— Start Supplied information —

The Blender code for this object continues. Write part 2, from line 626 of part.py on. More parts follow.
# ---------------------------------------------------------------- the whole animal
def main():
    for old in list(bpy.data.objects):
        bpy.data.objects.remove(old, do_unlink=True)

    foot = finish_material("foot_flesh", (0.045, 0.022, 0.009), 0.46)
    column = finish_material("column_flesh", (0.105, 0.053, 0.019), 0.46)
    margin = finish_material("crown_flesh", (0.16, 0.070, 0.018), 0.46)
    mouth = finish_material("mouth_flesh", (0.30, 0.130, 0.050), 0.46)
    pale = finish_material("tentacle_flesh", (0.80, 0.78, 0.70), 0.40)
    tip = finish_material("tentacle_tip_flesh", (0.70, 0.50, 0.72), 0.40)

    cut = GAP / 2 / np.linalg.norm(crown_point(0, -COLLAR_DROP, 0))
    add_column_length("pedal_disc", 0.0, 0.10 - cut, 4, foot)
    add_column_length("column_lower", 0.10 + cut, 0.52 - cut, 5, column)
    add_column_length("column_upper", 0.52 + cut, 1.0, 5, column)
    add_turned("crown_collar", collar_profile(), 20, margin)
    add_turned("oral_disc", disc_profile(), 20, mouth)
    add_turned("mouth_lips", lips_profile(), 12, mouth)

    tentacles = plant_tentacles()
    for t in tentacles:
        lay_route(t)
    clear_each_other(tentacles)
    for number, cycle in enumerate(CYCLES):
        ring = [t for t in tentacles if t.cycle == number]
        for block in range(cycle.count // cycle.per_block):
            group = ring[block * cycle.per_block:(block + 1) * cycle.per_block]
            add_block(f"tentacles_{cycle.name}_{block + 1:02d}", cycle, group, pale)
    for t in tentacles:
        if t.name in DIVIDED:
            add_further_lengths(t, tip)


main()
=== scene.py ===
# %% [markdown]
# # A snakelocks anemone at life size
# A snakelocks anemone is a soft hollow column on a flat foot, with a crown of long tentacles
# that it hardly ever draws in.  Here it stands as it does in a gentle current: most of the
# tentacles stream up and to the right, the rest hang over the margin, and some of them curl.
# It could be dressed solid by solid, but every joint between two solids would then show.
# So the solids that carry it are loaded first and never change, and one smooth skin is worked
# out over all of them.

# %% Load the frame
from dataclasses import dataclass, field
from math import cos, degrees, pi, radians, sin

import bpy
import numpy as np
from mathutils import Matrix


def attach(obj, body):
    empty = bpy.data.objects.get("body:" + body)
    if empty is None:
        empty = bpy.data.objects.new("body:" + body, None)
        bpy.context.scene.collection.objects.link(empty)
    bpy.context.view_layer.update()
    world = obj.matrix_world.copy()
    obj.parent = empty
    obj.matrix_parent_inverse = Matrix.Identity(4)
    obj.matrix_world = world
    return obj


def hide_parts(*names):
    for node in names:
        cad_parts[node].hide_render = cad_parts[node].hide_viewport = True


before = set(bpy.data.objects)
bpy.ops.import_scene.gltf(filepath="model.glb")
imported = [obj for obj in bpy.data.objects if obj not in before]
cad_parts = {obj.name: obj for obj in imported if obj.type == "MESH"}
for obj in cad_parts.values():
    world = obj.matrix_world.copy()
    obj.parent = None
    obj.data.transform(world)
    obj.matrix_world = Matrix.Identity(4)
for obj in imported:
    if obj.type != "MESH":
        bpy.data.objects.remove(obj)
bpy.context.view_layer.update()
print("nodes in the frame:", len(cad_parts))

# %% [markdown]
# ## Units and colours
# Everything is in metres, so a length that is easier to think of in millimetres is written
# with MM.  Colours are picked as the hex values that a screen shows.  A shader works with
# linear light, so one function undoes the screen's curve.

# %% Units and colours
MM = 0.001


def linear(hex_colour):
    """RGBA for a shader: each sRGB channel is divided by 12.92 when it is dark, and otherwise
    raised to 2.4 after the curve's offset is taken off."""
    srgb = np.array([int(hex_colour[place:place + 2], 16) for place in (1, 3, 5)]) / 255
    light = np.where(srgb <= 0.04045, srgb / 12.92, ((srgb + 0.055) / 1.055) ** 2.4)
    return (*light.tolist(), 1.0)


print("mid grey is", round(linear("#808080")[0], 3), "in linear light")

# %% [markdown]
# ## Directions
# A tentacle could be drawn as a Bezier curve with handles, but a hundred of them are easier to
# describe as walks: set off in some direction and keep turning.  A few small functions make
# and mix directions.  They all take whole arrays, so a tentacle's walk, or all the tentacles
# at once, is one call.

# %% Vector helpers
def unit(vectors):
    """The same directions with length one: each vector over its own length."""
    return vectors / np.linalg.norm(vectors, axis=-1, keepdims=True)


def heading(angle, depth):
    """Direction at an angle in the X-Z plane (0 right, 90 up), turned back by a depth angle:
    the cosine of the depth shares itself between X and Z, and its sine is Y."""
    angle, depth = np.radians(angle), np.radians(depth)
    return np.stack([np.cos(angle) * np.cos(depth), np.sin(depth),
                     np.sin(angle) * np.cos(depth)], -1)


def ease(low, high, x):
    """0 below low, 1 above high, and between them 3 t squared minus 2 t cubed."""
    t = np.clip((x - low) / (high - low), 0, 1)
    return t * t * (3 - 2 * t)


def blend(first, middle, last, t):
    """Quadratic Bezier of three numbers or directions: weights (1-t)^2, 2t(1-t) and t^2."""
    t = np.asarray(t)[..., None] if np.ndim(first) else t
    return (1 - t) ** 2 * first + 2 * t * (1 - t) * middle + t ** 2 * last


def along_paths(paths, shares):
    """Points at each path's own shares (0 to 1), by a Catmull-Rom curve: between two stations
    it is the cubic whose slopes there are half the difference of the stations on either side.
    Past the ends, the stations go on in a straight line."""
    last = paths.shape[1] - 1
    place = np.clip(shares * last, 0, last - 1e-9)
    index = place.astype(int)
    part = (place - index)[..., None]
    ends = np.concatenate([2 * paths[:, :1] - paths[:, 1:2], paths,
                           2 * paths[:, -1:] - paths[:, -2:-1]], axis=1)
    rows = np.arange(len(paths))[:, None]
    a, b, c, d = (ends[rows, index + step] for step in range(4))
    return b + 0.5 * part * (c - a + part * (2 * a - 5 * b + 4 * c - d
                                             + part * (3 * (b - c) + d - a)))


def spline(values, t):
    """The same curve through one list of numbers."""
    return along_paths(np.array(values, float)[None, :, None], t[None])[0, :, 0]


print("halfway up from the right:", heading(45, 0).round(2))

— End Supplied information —

Reproduce the lines exactly, from the line that contains "tentacles = plant_tentacles()" through the line that contains "before = set(bpy.data.objects)", and nothing more.

### [Task solution]
    tentacles = plant_tentacles()
    for t in tentacles:
        lay_route(t)
    clear_each_other(tentacles)
    for number, cycle in enumerate(CYCLES):
        ring = [t for t in tentacles if t.cycle == number]
        for block in range(cycle.count // cycle.per_block):
            group = ring[block * cycle.per_block:(block + 1) * cycle.per_block]
            add_block(f"tentacles_{cycle.name}_{block + 1:02d}", cycle, group, pale)
    for t in tentacles:
        if t.name in DIVIDED:
            add_further_lengths(t, tip)


main()
=== scene.py ===
# %% [markdown]
# # A snakelocks anemone at life size
# A snakelocks anemone is a soft hollow column on a flat foot, with a crown of long tentacles
# that it hardly ever draws in.  Here it stands as it does in a gentle current: most of the
# tentacles stream up and to the right, the rest hang over the margin, and some of them curl.
# It could be dressed solid by solid, but every joint between two solids would then show.
# So the solids that carry it are loaded first and never change, and one smooth skin is worked
# out over all of them.

# %% Load the frame
from dataclasses import dataclass, field
from math import cos, degrees, pi, radians, sin

import bpy
import numpy as np
from mathutils import Matrix


def attach(obj, body):
    empty = bpy.data.objects.get("body:" + body)
    if empty is None:
        empty = bpy.data.objects.new("body:" + body, None)
        bpy.context.scene.collection.objects.link(empty)
    bpy.context.view_layer.update()
    world = obj.matrix_world.copy()
    obj.parent = empty
    obj.matrix_parent_inverse = Matrix.Identity(4)
    obj.matrix_world = world
    return obj


def hide_parts(*names):
    for node in names:
        cad_parts[node].hide_render = cad_parts[node].hide_viewport = True


before = set(bpy.data.objects)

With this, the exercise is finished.